## PROBLEM DESCRIPTION
Extract the complete listing and repeat it word for word.

## MATERIAL PROVIDED
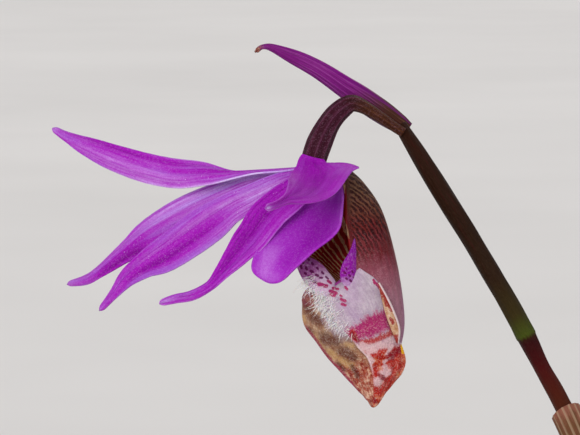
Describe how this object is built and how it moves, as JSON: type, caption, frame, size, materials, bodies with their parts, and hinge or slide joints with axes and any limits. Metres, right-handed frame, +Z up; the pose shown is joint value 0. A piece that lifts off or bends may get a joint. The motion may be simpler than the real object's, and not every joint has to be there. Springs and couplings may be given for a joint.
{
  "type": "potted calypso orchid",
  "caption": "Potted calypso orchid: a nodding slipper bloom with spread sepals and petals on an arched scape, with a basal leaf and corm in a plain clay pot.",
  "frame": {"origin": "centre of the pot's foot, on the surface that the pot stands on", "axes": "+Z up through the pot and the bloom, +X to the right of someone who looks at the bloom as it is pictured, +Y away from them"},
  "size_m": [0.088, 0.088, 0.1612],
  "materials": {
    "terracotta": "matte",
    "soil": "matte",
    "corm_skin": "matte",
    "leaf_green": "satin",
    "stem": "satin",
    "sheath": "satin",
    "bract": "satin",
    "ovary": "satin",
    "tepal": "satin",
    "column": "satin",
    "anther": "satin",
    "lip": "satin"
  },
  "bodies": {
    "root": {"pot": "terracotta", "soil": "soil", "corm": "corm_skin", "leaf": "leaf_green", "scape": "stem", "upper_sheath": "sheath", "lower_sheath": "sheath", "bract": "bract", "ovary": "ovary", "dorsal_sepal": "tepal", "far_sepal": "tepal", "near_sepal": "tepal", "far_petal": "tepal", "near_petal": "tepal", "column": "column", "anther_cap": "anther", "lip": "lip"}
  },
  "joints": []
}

## FINISHED TASK
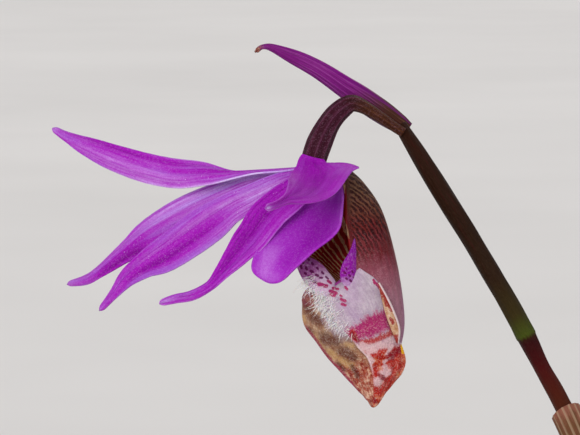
Describe how this object is built and how it moves, as JSON: type, caption, frame, size, materials, bodies with their parts, and hinge or slide joints with axes and any limits. Metres, right-handed frame, +Z up; the pose shown is joint value 0. A piece that lifts off or bends may get a joint. The motion may be simpler than the real object's, and not every joint has to be there. Springs and couplings may be given for a joint.
{
  "type": "potted calypso orchid",
  "caption": "Potted calypso orchid: a nodding slipper bloom with spread sepals and petals on an arched scape, with a basal leaf and corm in a plain clay pot.",
  "frame": {"origin": "centre of the pot's foot, on the surface that the pot stands on", "axes": "+Z up through the pot and the bloom, +X to the right of someone who looks at the bloom as it is pictured, +Y away from them"},
  "size_m": [0.088, 0.088, 0.1612],
  "materials": {
    "terracotta": "matte",
    "soil": "matte",
    "corm_skin": "matte",
    "leaf_green": "satin",
    "stem": "satin",
    "sheath": "satin",
    "bract": "satin",
    "ovary": "satin",
    "tepal": "satin",
    "column": "satin",
    "anther": "satin",
    "lip": "satin"
  },
  "bodies": {
    "root": {"pot": "terracotta", "soil": "soil", "corm": "corm_skin", "leaf": "leaf_green", "scape": "stem", "upper_sheath": "sheath", "lower_sheath": "sheath", "bract": "bract", "ovary": "ovary", "dorsal_sepal": "tepal", "far_sepal": "tepal", "near_sepal": "tepal", "far_petal": "tepal", "near_petal": "tepal", "column": "column", "anther_cap": "anther", "lip": "lip"}
  },
  "joints": []
}